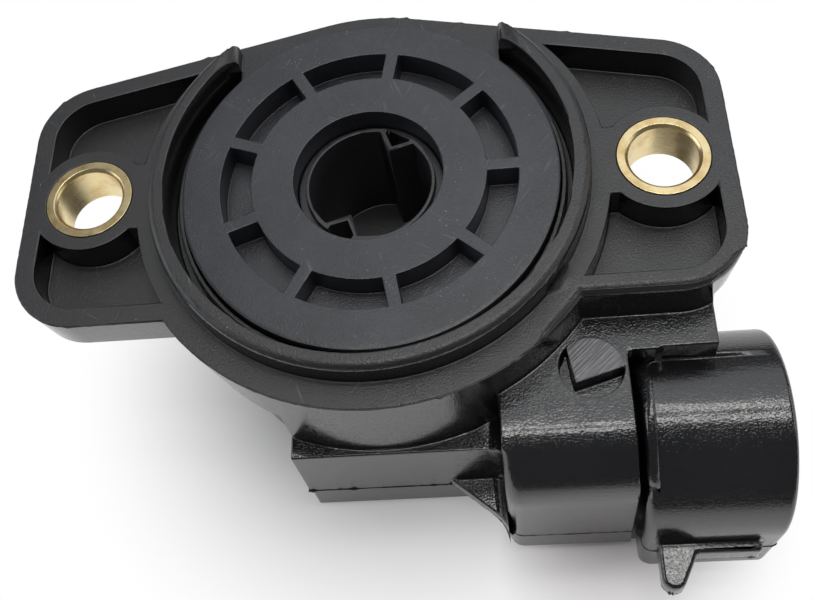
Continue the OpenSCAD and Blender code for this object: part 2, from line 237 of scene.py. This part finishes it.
def blend(tree, factor, a, b, kind="RGBA"):
    """Mix of two colours, or of two numbers when the kind is FLOAT."""
    node = tree.nodes.new("ShaderNodeMix")
    node.data_type = kind
    first, result = (6, 2) if kind == "RGBA" else (2, 0)
    for slot, value in ((0, factor), (first, a), (first + 1, b)):
        put(tree, node.inputs[slot], value)
    return node.outputs[result]


def bump_by(tree, bsdf, height, strength):
    node = tree.nodes.new("ShaderNodeBump")
    node.inputs["Strength"].default_value = strength
    node.inputs["Distance"].default_value = BUMP_DEPTH
    tree.links.new(height, node.inputs["Height"])
    tree.links.new(node.outputs["Normal"], bsdf.inputs["Normal"])


# ---------------------------------------------------------------- shared effects

def new_group(name, inputs, outputs):
    """A node group with a Vector input, more inputs as (label, default) and number outputs."""
    g = bpy.data.node_groups.new(name, "ShaderNodeTree")
    g.interface.new_socket("Vector", in_out="INPUT", socket_type="NodeSocketVector")
    for label, value in inputs:
        g.interface.new_socket(label, in_out="INPUT", socket_type="NodeSocketFloat").default_value = value
    for label in outputs:
        g.interface.new_socket(label, in_out="OUTPUT", socket_type="NodeSocketFloat")
    return g, g.nodes.new("NodeGroupInput").outputs, g.nodes.new("NodeGroupOutput").inputs


def patches(g, pattern, share, stops):
    """Where a pattern is strong enough. A larger share widens the patches."""
    return ramp(g, plus(g, pattern, times(g, share, 0.12)), stops)


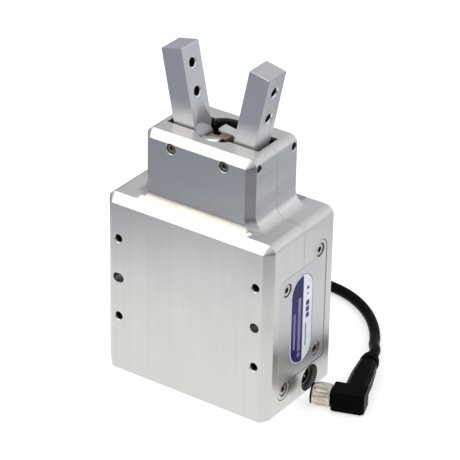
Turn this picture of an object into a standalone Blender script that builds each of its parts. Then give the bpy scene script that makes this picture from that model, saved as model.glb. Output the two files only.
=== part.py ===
# Two-finger angular gripper: split aluminium housing, screw-driven crosshead,
# side connector port and a short captive lead with a right-angle plug.
# Units are metres, +Z is up, the fingers open along X, the housing parts at Y = 0.
# Every object is built at its rest place: fingers open, crosshead up.
import bpy
import bmesh
from math import pi, sin, cos, tan, radians, hypot, acos
from mathutils import Vector, Matrix

for ob in list(bpy.data.objects):
    bpy.data.objects.remove(ob, do_unlink=True)

MM = 0.001

# ---------------------------------------------------------------- dimensions
BODY_W = 80.0          # housing width, X
BODY_D = 48.0          # housing depth, Y
BODY_H = 80.0          # height of the shoulder
BODY_CHAMFER = 3.4     # 45 degree break around the front and rear faces
BODY_TOP_R = 3.7       # profile corner radius at the shoulder
BODY_FOOT_R = 2.5      # profile corner radius at the base
HEAD_HALF_W = 26.0
HEAD_HALF_D = 17.15
HEAD_TOP = 110.0
HEAD_CHAMFER = 3.15
HEAD_TOP_R = 3.45
HEAD_FILLET = 6.0      # hollow fillet between the head sides and the shoulder
LEDGE_FILLET = 2.2     # hollow fillet between the head faces and the ledge
SEAM = 0.15            # half of the gap between the two housing halves

MOUNT_X = 33.2         # mounting hole pattern of the front and rear faces
MOUNT_Z = (25.0, 43.0, 61.0)
MOUNT_TAP_R = 1.75
MOUNT_DOWEL_R = 2.1
MOUNT_DEPTH = 9.0

SLOT_HALF_X = 21.8     # finger slot in the head
SLOT_HALF_Y = 6.8
SLOT_FLOOR = 97.5
BORE_R = 10.6          # round well in the middle of the slot
CHANNEL_HALF_X = 7.7
CHANNEL_HALF_Y = 6.75
CHANNEL_FLOOR = 82.5

PIVOT_X = 12.5
PIVOT_Z = 104.8
PIVOT_PIN_R = 2.0
PIVOT_PIN_HALF = 13.2
FINGER_HALF_Y = 5.77
FINGER_OUT = -5.53     # outer face from the pivot, across the finger
FINGER_IN = 4.17       # inner face from the pivot, across the finger
FINGER_LEN = 37.75     # finger tip above the pivot
FINGER_FOOT = 5.2
OPEN_TILT = radians(11.63)    # lean of each finger when open
FINGER_HOLES = (18.2, 30.2)
FINGER_HOLE_R = 2.45
LEVER_REST = radians(9.0)     # lever above the level when open
LEVER_HALF = 2.9
LEVER_OUT_R = 9.7
LEVER_CHAMFER = 1.0
SCOOP_R = 7.0          # hollow at the root of the left finger
SCOOP_LEAN = radians(7.9)

DRIVE_PIN_R = 1.5
DRIVE_Z = PIVOT_Z + PIVOT_X * tan(LEVER_REST)
NUT_HALF_X = 7.0
NUT_HALF_Y = 6.3
NUT_LOW = 88.0
NUT_TOP = 101.9
NECK_TOP = 108.6
PAD_TOP = 109.75       # raised end of the neck

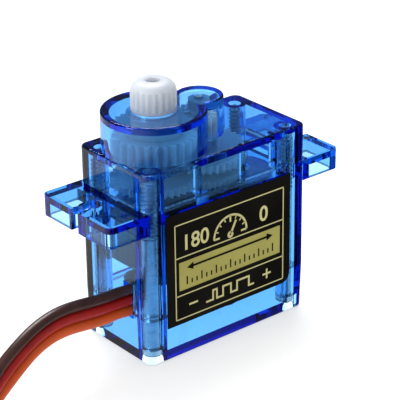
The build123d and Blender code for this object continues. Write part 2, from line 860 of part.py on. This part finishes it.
def in_connector(solid):
    """Place a solid drawn along +X from the connector's wire end."""
    end, heading = connector_place()
    turn = degrees(atan2(heading.Y, heading.X))
    return Pos(end.X, end.Y, 0) * Rot(0, 0, turn) * solid


def make_connector_housing():
    half = connector_width / 2
    body = rounded_block(0, connector_length, -half, half, 0, connector_height, housing_corner)
    window_start, window_end, window_half = latch_window
    for lane in (-1, 0, 1):
        y = lane * contact_pitch
        body -= rod_along(-1, contact_x[0] + 0.1, y, connector_height / 2, wire_radius + 0.12)
        body -= block(contact_x[0], connector_length + 1, y - contact_half_width,
                      y + contact_half_width, *contact_z)
        body -= block(window_start, window_end, y - window_half, y + window_half,
                      connector_height / 2, connector_height + 1)
    return in_connector(body)


def rod_along(x0, x1, y, z, radius):
    """A round rod lying along X."""
    return Pos(x0, y, z) * Rot(0, 90, 0) * Cylinder(radius, x1 - x0, align=low)


def make_connector_contacts():
    contacts = []
    for lane in (-1, 0, 1):
        y = lane * contact_pitch
        half = contact_half_width - contact_slack
        z0 = contact_z[0] + contact_slack
        z1 = contact_z[1] - contact_slack
        tube = block(*contact_x[1:], y - half, y + half, z0, z1)
        tube -= block(contact_x[1] - 1, contact_x[2] + 1, y - half + contact_wall,
                      y + half - contact_wall, z0 + contact_wall, z1 - contact_wall)
        tail = block(contact_x[0] + 0.1, contact_x[1] + 0.1, y - 0.5, y + 0.5, z0, z0 + 0.15)
        contacts.append(in_connector(tube + tail))
    return contacts


# ================================================================ motor leads
def make_motor_lead(side):
    """One lead from a motor terminal up to the circuit board."""
    top = (5.1, side * 2.2, board_z[0] - 0.02)
    start = (motor_x - 0.7, side * terminal_y, terminal_z[0] + 0.3)
    middle = (7.0, side * 3.4, 3.0)
    rise = (5.0, side * 2.6, 5.6)
    path = smooth_line([start, middle, rise, top], (-1, 0, 0), (0, 0, 1))
    section = Plane(origin=path @ 0, z_dir=path % 0) * Circle(motor_lead_radius)
    return sweep(section, path=path)


# ================================================================ output
def write(name, shape):
    """Write one node, a solid or a group of separate solids."""
    group = shape if isinstance(shape, list) else [shape]
    solids = [solid for item in group for solid in item.solids()]
    export_step(Compound(solids) if len(solids) > 1 else solids[0], f"parts/{name}.step")


nodes = {
    "top_cover": make_top_cover,
    "main_case": make_main_case,
    "bottom_cover": make_bottom_cover,
    "case_screws": make_case_screws,
    "label": make_label,
    "output_gear": make_output_gear,
    "first_compound_gear": make_first_gear,
    "second_compound_gear": make_second_gear,
    "third_compound_gear": make_third_gear,
    "motor_pinion": make_motor_pinion,
    "idler_pin": make_idler_pin,
    "sensor_body": make_sensor_body,
    "sensor_base": make_sensor_base,
    "sensor_track": make_sensor_track,
    "sensor_terminals": make_sensor_terminals,
    "sensor_shaft": lambda: sensor_shaft(sensor_shaft_bottom, sensor_shaft_top),
    "sensor_wiper": make_sensor_wiper,
    "motor_can": make_motor_can,
    "motor_magnets": make_motor_magnets,
    "motor_end_cap": make_motor_end_cap,
    "motor_terminals": make_motor_terminals,
    "motor_brushes": make_motor_brushes,
    "motor_front_bush": make_motor_front_bush,
    "motor_rear_bush": make_motor_rear_bush,
    "motor_shaft": make_motor_shaft,
    "armature_core": make_armature_core,
    "armature_windings": make_armature_windings,
    "commutator": make_commutator,
    "circuit_board": make_circuit_board,
    "control_chip": make_control_chip,
    "driver_chip": make_driver_chip,
    "board_capacitors": make_board_capacitors,
    "board_resistors": make_board_resistors,
    "motor_red_lead": lambda: make_motor_lead(1),
    "motor_black_lead": lambda: make_motor_lead(-1),
    "ground_wire": lambda: make_wire(0),
    "power_wire": lambda: make_wire(1),
    "signal_wire": lambda: make_wire(2),
    "connector_housing": make_connector_housing,
    "connector_contacts": make_connector_contacts,
}

os.makedirs("parts", exist_ok=True)
for name, make in nodes.items():
    write(name, make())
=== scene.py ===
import json
from math import cos, pi, radians, sin

import bmesh
import bpy
from mathutils import Matrix, Vector


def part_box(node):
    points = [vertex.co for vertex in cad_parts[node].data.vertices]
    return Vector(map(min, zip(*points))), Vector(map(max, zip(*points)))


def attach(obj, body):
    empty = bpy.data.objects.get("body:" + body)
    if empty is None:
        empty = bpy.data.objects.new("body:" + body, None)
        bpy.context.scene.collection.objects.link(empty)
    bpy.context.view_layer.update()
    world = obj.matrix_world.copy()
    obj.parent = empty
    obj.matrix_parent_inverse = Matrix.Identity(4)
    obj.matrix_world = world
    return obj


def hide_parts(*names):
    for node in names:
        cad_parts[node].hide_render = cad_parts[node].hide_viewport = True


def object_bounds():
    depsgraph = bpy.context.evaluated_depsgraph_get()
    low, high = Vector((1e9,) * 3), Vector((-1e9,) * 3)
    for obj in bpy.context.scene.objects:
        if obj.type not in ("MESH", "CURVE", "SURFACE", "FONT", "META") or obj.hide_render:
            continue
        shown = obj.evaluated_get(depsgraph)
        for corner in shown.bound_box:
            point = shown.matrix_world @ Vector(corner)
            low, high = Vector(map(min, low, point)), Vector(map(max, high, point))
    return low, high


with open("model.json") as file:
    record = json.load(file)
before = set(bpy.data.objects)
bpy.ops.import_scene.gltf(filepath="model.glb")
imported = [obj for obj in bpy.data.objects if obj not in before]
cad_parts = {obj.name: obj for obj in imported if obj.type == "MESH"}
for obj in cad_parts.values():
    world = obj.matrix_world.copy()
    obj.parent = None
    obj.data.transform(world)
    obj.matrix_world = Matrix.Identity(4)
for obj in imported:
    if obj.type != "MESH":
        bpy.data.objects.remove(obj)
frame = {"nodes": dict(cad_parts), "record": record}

MM = 0.001
nodes = frame["nodes"]
cad_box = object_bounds()

label_low, label_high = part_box("label")
case_low, case_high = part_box("main_case")
board_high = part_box("circuit_board")[1]


# ================================================================ materials
class Paint:
    """A node material with a Principled shader, and short ways to add nodes to it."""

    def __init__(self, name, **inputs):
        self.material = bpy.data.materials.new(name)
        self.material.use_nodes = True
        self.tree = self.material.node_tree
        self.shader = self.tree.nodes["Principled BSDF"]
        self.output = self.tree.nodes["Material Output"]
        self.place = self.add("ShaderNodeTexCoord").outputs["Object"]
        for key, value in inputs.items():
            self.shader.inputs[key.replace("_", " ")].default_value = value

    def add(self, kind, **settings):
        node = self.tree.nodes.new(kind)
        for key, value in settings.items():
            if key in node.inputs:
                node.inputs[key].default_value = value
            else:
                setattr(node, key, value)
        return node

    def link(self, source, target):
        self.tree.links.new(source, target)

    def noise(self, scale, detail=3.0, stretch=None):
        """Noise with a grain of so many cycles per metre, stretched along an axis if asked."""
        texture = self.add("ShaderNodeTexNoise", Scale=scale, Detail=detail)
        source = self.place
        if stretch is not None:
            mapping = self.add("ShaderNodeMapping", Scale=stretch)
            self.link(source, mapping.inputs["Vector"])
            source = mapping.outputs["Vector"]
        self.link(source, texture.inputs["Vector"])
        return texture.outputs["Fac"]

    def ramp(self, factor, stops):
        """A colour ramp; stops are (position, colour)."""
        node = self.add("ShaderNodeValToRGB")
        points = node.color_ramp.elements
        while len(points) < len(stops):
            points.new(0.5)
        for point, (position, colour) in zip(points, stops):
            point.position = position
            point.color = (*colour, 1.0)
        self.link(factor, node.inputs["Fac"])
        return node.outputs["Color"]

    def vary(self, factor, low, high, target):
        """Drive a number input between two values."""
        node = self.add("ShaderNodeMapRange")
        node.inputs["To Min"].default_value = low
        node.inputs["To Max"].default_value = high
        self.link(factor, node.inputs["Value"])
        self.link(node.outputs["Result"], self.shader.inputs[target])

    def bump(self, height, distance, strength=1.0):
        node = self.add("ShaderNodeBump", Strength=strength, Distance=distance)
        self.link(height, node.inputs["Height"])
        self.link(node.outputs["Normal"], self.shader.inputs["Normal"])

    def colour(self, factor, stops):
        self.link(self.ramp(factor, stops), self.shader.inputs["Base Color"])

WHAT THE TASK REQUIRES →
Only the lines from the one containing "The build123d and" through the one containing "return Pos(x0, y, z)" are to be retyped, both boundary lines included, with no other material.

TASK RESPONSE →
The build123d and Blender code for this object continues. Write part 2, from line 860 of part.py on. This part finishes it.
def in_connector(solid):
    """Place a solid drawn along +X from the connector's wire end."""
    end, heading = connector_place()
    turn = degrees(atan2(heading.Y, heading.X))
    return Pos(end.X, end.Y, 0) * Rot(0, 0, turn) * solid


def make_connector_housing():
    half = connector_width / 2
    body = rounded_block(0, connector_length, -half, half, 0, connector_height, housing_corner)
    window_start, window_end, window_half = latch_window
    for lane in (-1, 0, 1):
        y = lane * contact_pitch
        body -= rod_along(-1, contact_x[0] + 0.1, y, connector_height / 2, wire_radius + 0.12)
        body -= block(contact_x[0], connector_length + 1, y - contact_half_width,
                      y + contact_half_width, *contact_z)
        body -= block(window_start, window_end, y - window_half, y + window_half,
                      connector_height / 2, connector_height + 1)
    return in_connector(body)


def rod_along(x0, x1, y, z, radius):
    """A round rod lying along X."""
    return Pos(x0, y, z) * Rot(0, 90, 0) * Cylinder(radius, x1 - x0, align=low)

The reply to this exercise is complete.